Fue difícil superar su obra hasta ese momento. ¿De qué otra manera se podía seguir hablando en el cine de lo transgresor, de lo eróticamente incorrecto pero no por ello de lo ausente de veracidad, intención, intensidad y belleza? De noche vienes, Esmeralda, fue otro buen regalo.

El año 2000 llegó. Hubo un cambio de estafeta generacional. Pero Hermosillo no hizo a un lado la casta; más allá del sexo estaba su maestría para hacer cine, para meterse en la profundidad del texto, de las actuaciones, del milagro mismo de la pantalla iluminada en una sala oscura, como se aprecia en Escrito en el cuerpo de la noche.

La homosexualidad volvió con Exxxorcismos y El malogrado amor de Sebastián, pero el tema había dejado de ser escandaloso.

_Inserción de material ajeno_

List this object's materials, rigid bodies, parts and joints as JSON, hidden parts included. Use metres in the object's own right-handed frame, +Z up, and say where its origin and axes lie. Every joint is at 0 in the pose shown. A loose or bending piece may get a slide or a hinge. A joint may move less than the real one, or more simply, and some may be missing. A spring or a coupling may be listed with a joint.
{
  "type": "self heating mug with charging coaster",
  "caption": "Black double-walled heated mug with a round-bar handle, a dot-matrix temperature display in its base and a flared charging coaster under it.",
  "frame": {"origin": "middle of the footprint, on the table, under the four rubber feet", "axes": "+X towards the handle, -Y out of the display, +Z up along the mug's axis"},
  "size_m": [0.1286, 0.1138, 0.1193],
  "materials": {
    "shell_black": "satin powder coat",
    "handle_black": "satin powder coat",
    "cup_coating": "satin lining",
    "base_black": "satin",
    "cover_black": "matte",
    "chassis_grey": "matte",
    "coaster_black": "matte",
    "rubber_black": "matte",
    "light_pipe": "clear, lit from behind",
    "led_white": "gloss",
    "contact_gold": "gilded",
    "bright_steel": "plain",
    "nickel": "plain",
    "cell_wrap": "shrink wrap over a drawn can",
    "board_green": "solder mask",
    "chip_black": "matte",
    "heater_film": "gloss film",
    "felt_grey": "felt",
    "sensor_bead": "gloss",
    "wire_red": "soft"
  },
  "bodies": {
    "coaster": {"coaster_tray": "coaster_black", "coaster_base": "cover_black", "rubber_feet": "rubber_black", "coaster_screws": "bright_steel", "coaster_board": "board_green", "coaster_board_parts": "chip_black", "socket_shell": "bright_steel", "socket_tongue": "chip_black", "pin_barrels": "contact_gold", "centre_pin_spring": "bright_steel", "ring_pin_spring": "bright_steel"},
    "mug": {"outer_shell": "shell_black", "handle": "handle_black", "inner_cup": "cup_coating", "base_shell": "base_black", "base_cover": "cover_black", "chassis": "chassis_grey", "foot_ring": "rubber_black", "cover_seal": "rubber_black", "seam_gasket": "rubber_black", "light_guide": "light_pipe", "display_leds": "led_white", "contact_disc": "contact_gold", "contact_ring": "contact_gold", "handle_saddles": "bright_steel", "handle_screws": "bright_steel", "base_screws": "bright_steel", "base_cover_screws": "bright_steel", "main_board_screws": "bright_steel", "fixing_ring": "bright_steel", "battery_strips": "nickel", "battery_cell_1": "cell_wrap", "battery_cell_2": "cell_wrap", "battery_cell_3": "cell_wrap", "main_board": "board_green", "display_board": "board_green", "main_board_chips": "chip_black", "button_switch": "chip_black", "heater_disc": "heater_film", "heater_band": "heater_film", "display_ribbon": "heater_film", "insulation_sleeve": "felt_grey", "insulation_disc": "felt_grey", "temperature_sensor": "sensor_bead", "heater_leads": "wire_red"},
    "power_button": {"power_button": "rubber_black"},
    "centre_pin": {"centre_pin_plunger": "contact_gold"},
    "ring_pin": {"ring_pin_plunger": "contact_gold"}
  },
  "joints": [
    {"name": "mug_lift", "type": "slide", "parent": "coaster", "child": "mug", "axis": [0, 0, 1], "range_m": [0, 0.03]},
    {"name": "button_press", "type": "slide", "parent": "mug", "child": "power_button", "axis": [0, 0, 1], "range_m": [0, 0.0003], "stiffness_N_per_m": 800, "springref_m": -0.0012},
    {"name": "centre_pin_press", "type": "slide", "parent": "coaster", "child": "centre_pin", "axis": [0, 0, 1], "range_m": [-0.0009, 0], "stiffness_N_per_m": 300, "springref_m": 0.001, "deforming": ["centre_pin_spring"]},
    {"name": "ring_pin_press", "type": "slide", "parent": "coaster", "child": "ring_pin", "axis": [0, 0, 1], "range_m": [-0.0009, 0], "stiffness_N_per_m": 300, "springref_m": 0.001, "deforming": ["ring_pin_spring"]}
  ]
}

Su sello estaba ahí, el arte se notaba, no obstante, la realidad se había adecuado a la pantalla o la había superado. ¿Era eso un impedimento para el hombre que jamás dejó de hacer cine, que siempre buscó sacudir las ideas preestablecidas? No lo creo. Quizá, como en canción del chileno Manuel García, tan solo se volvió más viejo, más sabio y más bueno.

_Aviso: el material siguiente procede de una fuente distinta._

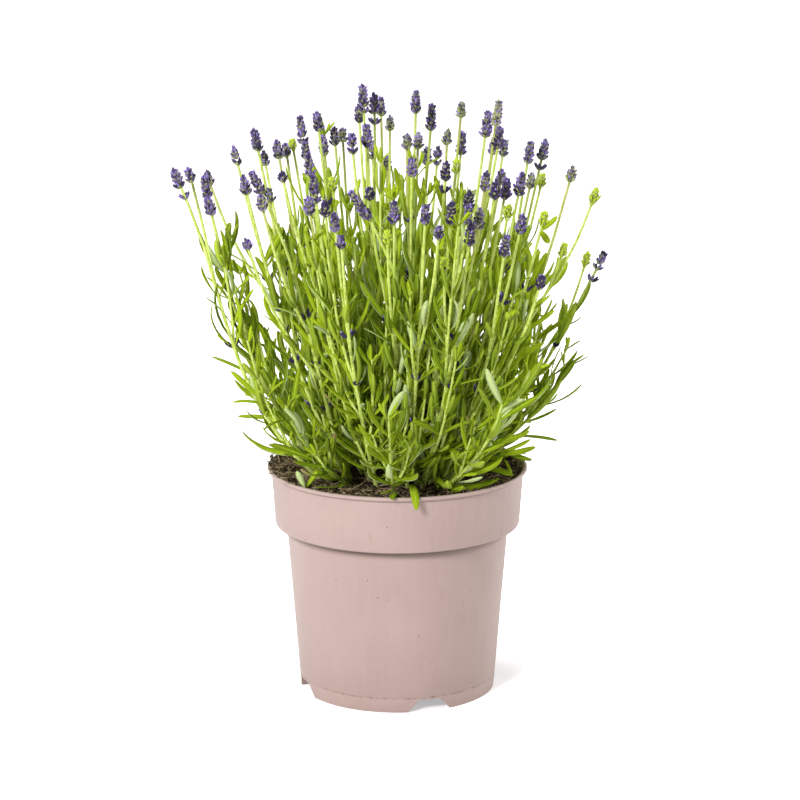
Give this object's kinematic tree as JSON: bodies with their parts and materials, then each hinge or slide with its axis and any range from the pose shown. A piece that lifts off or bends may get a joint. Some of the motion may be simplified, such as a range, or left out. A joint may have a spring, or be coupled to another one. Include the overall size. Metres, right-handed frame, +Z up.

En InFelicidad se aparecen Ingmar Bergman y Woody Allen, el clavado en la imagen y el experto en clavadeces, para mostrar una cara nueva del amor y el deseo. Su última película, Crimen por omisión (2018), la trigésima primera, se apoya de una estética propia para mostrar un triángulo amoroso en donde la traición se une al corazón y la perversión a la desesperanza.

El gran Hermosillo nunca dejó de salirse con la suya. Jamás se rindió frente a un mainstream voraz en donde las historias debían ser de color pastel, y se volvió adalid de una educación sexual hecha de bulto pero no por ello poco valiosa. Fue maestro, aliado, cómplice, despertador de mentes, transgresor políticamente incorrecto que, con su muerte, deja un enorme legado audiovisual del que deberíamos enorgullecernos por haber sido hecho en México, ese país en donde todo es posible, incluso sobrevivir con fascinación al enorme mundo de Jaime Humberto.